Amendments to EU law under the Great Repeal Bill would need to balance the need for scrutiny with speed, according to the government's white paper on the proposed legislation.

The white paper was published this morning, the day after prime minister Theresa May formally gave notice of the UK’s decision to leave the EU.

The bill would repeal the European Communities Act 1972 and convert existing EU legislation into UK law.

The white paper states that ‘a very significant proportion of’ EU-derived law for which UK government departments are responsible contains provisions that will not function appropriately if simply copied over.

Around one-third of environmental regulations fall into this category, according to environment secretary Andrea Leadsom. These are thought to include regulations on chemicals, greenhouse gases and pesticides, although the government has not provided a full list.

The Great Repeal Bill would give the government power to correct the statute book using secondary legislation, which does not necessarily require parliamentary scrutiny. Where the government delivers policies in this way, it must justify its actions, the bill states.

The government estimates that between 800 and 1,000 pieces of secondary legislation would be needed to bring EU law into UK law. This is roughly equal to the number of statutory instruments that were made each year between 2010 and 2015, the white paper states.

In the foreward to the document, David Davis, secretary of state for exiting the EU, wrote: ‘The substantial task of delivering a functioning statute book must be completed before we leave the EU – but the need to act at speed cannot be at the expense of ensuring the appropriate levels of parliamentary scrutiny.’

However, the white paper also stresses several times the need for a balance between speed and scrutiny.

It states: ‘The government is mindful of the need to ensure that the right balance is struck between the need for scrutiny and the need for speed. This white paper is the beginning of a discussion between government and parliament as to the most pragmatic and effective approach to take in this area.’

Environmental campaign groups expressed concern about the lack of clarity in the white paper on environmental issues. ClientEarth chief executive James Thornton said: ‘The white paper is not clear on the role of parliament. All current and future environment protections must be enshrined in primary legislation. Taking back control means respect for parliament as the democratic law maker and strictly confined powers to the executive to make technical changes.’

Trevor Hutchings, director of advocacy at WWF said: ‘The white paper gives far too much discretionary power to ministers, and during the transition phase this must be robustly scrutinised to prevent any watering down of environmental legislation.’

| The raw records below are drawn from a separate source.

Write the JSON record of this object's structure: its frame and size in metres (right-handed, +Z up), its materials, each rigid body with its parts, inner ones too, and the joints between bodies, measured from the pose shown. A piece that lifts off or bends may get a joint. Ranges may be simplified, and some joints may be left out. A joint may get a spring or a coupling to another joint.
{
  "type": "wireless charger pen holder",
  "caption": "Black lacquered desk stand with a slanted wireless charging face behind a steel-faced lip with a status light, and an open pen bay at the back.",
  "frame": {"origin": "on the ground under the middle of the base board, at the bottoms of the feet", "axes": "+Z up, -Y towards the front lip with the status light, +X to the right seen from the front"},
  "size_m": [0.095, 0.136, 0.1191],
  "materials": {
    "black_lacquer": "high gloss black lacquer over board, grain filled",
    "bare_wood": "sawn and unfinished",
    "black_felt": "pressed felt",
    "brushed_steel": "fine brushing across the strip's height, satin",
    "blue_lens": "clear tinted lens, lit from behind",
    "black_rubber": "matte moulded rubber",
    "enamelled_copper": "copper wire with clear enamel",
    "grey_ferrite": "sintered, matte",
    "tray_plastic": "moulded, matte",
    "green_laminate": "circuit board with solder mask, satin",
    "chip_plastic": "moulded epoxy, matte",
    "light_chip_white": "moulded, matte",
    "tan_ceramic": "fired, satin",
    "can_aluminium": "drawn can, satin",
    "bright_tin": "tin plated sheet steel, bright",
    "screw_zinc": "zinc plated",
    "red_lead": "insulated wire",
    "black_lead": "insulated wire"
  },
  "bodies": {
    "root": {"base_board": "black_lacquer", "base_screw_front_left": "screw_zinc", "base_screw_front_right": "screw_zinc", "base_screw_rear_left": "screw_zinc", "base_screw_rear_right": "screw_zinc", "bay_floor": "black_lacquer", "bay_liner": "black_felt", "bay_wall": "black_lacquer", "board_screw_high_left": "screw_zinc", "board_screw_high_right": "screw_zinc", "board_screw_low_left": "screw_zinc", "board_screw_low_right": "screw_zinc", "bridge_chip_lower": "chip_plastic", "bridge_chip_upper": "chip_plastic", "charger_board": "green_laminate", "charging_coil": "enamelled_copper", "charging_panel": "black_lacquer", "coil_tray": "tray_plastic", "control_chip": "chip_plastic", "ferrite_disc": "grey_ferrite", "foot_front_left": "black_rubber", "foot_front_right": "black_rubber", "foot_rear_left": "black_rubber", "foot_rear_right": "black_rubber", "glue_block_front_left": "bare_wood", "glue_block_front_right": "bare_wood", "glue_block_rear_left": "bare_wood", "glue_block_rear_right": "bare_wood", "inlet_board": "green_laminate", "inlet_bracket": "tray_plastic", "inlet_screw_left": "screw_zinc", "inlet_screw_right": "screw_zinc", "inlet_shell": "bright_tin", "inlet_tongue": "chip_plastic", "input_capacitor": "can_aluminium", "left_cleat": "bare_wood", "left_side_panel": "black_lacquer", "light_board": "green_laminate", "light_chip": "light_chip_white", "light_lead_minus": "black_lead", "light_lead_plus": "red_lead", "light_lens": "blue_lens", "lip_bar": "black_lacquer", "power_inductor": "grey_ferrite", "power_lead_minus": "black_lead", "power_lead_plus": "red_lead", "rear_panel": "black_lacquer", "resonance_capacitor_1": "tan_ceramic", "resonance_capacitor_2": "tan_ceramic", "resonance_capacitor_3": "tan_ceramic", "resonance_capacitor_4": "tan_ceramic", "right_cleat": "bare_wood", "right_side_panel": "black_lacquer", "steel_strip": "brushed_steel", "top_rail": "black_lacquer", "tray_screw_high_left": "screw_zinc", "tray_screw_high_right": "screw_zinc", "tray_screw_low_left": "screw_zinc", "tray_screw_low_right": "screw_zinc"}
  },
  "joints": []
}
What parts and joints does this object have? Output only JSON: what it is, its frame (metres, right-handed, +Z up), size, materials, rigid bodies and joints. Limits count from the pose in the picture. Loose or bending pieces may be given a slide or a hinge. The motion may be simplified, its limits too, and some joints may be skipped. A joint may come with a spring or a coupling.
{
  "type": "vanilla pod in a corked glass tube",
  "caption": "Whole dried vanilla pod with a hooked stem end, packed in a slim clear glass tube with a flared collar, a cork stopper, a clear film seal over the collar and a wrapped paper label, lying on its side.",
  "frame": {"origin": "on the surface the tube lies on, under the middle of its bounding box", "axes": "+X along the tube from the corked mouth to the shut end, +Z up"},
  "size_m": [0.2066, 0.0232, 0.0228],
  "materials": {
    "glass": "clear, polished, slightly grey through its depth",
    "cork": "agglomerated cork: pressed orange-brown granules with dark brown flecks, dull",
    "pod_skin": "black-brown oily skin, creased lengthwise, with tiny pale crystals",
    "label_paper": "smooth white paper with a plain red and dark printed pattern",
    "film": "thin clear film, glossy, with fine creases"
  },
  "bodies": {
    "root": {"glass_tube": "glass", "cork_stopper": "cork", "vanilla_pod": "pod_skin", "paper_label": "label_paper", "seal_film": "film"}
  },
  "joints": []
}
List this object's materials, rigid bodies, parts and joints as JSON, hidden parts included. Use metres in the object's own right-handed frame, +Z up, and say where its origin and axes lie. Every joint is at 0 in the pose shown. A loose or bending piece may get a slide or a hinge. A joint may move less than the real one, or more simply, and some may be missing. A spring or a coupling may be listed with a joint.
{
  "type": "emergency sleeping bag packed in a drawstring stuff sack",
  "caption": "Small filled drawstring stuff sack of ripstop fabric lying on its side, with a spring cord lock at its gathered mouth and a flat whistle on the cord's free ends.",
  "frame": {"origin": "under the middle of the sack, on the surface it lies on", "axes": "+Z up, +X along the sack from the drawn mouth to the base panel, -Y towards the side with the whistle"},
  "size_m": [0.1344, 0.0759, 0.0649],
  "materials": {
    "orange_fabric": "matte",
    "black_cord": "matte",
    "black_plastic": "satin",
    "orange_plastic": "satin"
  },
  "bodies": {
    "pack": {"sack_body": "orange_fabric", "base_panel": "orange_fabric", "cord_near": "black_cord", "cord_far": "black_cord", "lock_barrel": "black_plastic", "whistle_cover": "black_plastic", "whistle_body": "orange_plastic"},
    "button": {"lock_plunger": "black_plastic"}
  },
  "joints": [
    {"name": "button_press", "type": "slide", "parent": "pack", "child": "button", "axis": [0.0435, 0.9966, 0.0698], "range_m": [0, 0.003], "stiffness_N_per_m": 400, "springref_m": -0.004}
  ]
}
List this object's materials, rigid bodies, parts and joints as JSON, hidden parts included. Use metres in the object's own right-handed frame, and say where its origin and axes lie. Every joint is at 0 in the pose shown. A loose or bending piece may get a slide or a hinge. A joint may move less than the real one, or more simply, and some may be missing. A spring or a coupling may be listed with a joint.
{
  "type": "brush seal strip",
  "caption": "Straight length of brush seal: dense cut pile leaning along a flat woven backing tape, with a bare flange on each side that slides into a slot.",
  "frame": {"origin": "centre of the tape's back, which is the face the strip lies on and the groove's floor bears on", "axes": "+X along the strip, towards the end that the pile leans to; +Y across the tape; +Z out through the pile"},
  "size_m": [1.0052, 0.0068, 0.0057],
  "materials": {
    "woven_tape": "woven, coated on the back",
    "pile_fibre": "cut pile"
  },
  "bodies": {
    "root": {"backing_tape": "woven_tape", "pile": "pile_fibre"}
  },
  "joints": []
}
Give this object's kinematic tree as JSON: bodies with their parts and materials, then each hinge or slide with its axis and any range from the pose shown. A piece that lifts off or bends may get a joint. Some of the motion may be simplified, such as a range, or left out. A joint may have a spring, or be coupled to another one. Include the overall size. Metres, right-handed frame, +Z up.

Samuel Lowe, Friends of the Earth campaigner, said that any substantive changes to EU laws should be made only by primary legislation. ‘More clarity is also needed regarding the scope of powers set to be granted to ministers. While the government will need the power to adjust rules to make them work in UK law, they should not be able to change their purpose or meaning without proper scrutiny,’ he said.

Andrew Bryce, solicitor and co-chair of the UK Environmental Law Association’s (UKELA) Brexit task force, noted that Theresa May’s letter to the EU used the phrase: ‘Wherever practical and appropriate’ in reference to the transferal of law into UK law. ‘I trust that the phrase will not provide an excuse to weaken our existing body of environmental law,’ he said.

UKELA is concerned that too little attention is being given to the future of environmental regulation, in particular, its potential significance in trade, he added.